La conclusion inévitable est malheureusement très grave : les gouvernements qui se sont succédé au cours des dix (vingt ? Trente ?) dernières années ont lamentablement échoué, systématiquement, lourdement dans leur mission fondamentale, c’est-à-dire protéger le peuple français confié à leur responsabilité.
La population, de son côté, n’a failli en rien. Au fond, on ne sait pas exactement ce que pense la population, étant donné que les gouvernements successifs se sont bien gardés de faire un référendum (sauf un, en 2005, mais ils ont préféré ne pas tenir compte du résultat). Les sondages d’opinion, au contraire, sont toujours autorisés et — pour ce qu’ils valent — révèlent grosso modo les choses suivantes : la population française a toujours gardé confiance et solidarité vis-à-vis de l’armée et des forces de police ; elle a accueilli avec mépris les discours de la « gauche morale » (morale ?) sur l’accueil des réfugiés et des migrants et elle n’a jamais accepté sans méfiance les aventures militaires extérieures dans lesquelles ses gouvernants l’ont entraînée.

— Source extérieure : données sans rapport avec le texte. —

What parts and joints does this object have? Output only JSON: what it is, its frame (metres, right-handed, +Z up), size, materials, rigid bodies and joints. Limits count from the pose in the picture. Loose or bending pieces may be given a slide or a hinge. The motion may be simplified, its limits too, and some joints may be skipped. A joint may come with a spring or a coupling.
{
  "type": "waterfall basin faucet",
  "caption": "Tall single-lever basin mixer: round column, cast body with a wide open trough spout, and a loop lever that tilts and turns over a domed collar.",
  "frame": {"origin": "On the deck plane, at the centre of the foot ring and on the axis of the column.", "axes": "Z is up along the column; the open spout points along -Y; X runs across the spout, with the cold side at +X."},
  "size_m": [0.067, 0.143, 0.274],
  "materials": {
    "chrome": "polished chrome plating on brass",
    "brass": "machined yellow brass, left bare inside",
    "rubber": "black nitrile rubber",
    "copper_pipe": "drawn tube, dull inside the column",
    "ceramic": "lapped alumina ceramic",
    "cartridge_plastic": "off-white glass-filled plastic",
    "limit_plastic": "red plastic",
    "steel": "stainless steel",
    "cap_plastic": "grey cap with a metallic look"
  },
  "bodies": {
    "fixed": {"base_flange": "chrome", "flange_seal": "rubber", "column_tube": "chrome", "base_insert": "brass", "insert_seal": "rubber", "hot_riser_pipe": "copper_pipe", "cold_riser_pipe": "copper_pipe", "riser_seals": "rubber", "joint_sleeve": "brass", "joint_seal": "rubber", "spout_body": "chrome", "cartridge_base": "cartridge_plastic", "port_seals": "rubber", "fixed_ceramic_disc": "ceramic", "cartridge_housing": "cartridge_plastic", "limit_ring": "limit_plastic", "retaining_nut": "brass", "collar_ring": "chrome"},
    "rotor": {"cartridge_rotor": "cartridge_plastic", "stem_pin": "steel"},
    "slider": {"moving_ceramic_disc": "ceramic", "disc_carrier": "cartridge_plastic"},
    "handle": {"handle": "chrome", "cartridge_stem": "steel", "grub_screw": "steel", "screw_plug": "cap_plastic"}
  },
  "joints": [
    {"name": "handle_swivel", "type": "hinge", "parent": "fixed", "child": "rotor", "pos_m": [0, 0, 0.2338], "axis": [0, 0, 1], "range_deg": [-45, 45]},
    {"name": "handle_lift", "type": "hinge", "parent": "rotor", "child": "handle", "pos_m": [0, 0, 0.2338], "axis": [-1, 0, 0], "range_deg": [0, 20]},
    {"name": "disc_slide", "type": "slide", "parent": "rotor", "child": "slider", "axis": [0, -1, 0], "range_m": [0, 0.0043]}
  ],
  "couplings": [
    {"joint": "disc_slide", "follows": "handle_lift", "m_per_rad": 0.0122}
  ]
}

On pourrait multiplier à l’infini les exemples de la fracture, aujourd’hui abyssale, qui s’est créée entre les citoyens et ceux qui devraient les représenter. Le discrédit qui frappe aujourd’hui en France l’ensemble de la classe politique est non seulement répandu, mais aussi légitime. Et il me semble que la seule solution qu’il nous reste serait celle de se diriger lentement vers l’unique forme de démocratie réelle, j’entends par là la démocratie directe.